1. Field of the Invention
This invention relates to the field of infrared optical detectors, and in particular to optical waveguide end-coupled infrared detectors.
2. Description of the Related Art
Infrared detectors are key components for optical communication systems. They are responsible for performing the signal conversion from the optical to the electrical domain at the receiver end. An optical waveguide is an elongated structure having a 2-dimensional cross-sectional pattern, which guides light inside it like a water conduit carries water inside. Since modern optical signal processing is often realized by waveguide based devices in contrast to the traditional bulk optics, waveguide detectors are important components of such systems. As a receiver end device, waveguide end-coupled infrared detector is expected to reduce the receiver form factor, reduce cost and improve the receiver performance.
In an optical communication system, the infrared detectors are typically made of p-n junction based photodiodes (PDs). Traditional PDs are designed to be normal incident type. The PD's high speed performance is limited by the trade-off between speed and responsivity, where responsivity represents the conversion efficiency of light to electrical signal. If the light absorption layer of a PD is thicker, more light could be converted to the electrical signal under a static bias condition; however, photo-generated carriers have to travel a longer distance to reach the top and bottom p or n contact, which means a slower device. A waveguide based PD can offer a solution to this limitation by decoupling light absorption and carrier drifting paths. This is normally achieved by designing the photo-carrier collection electrical field inside the light absorption material to be perpendicular to the direction of waveguide, i.e. the direction of light propagation. However, in order to make the photo-detector fast enough, the lateral dimension, i.e. either the width or thickness of the waveguide needs to be small. For a modern 10 Gbps detector, this thickness is roughly limited to be about 1-2 μm. This smaller lateral dimension increases the difficulty of fiber coupling to the waveguide device.

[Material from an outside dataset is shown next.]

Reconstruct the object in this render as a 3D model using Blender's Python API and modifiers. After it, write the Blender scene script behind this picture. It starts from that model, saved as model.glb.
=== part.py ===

Waveguide detectors, owing to their smaller cross-sectional dimension, are typically used in high speed (10 Gbps or higher), long wavelength (1250-1610 nm) infrared communications. These detectors typically comprise a light carrying medium and a light absorbing medium, most commonly, both in waveguide format. In these applications, light signal is typically carried in a single mode fiber (SMF). In a typical configuration, light from a SMF is end-coupled into a signal-carrying waveguide, from where it enters the light absorbing medium. When a fiber is connected to a waveguide, loss of light happens due to the mode mismatch between a single-mode-fiber and the optical mode inside a waveguide. If a waveguide detector is to perform efficient optical to electrical signal conversion, it needs to receive as much light from the fiber as possible and convert the optical to electrical signal at a high enough speed. As pointed out earlier, there is a trade-off between the SMF to waveguide connection and the device speed. A typical solution to this challenge is to design a waveguide with large lateral dimension on one end, and smaller lateral dimension on the opposite end, which is the end connecting to the light absorbing material. The large-lateral-dimension waveguide has a good mode-matching property to the SMF; the smaller lateral dimension end can facilitate a faster device. A mode convertor is needed to shape the light from one end with large mode cross-section, to the other end with a much smaller cross-section. Due to the limitation in silicon device processing, mode convertor is a difficult technology to implement.
Germanium is a material fully compatible to the standard complementary metal-oxide-semiconductor (CMOS) process and absorbs light up to 1600 nm optical communication wavelength range. High speed waveguide integrated Ge PDs have been extensively studied in the past decade. Most of the work is focused on sub-micron core or small core silicon-on-insulator (SOI) waveguides. However, inefficient coupling to SMF limits their practical deployment in real optical networks. Large core waveguides have the advantage of easy fiber coupling. So far, there are no demonstrated Ge waveguide PD in fiber matched mode size that can operate at 10 Gbps or higher speed owing to the long carrier drift time in large structures.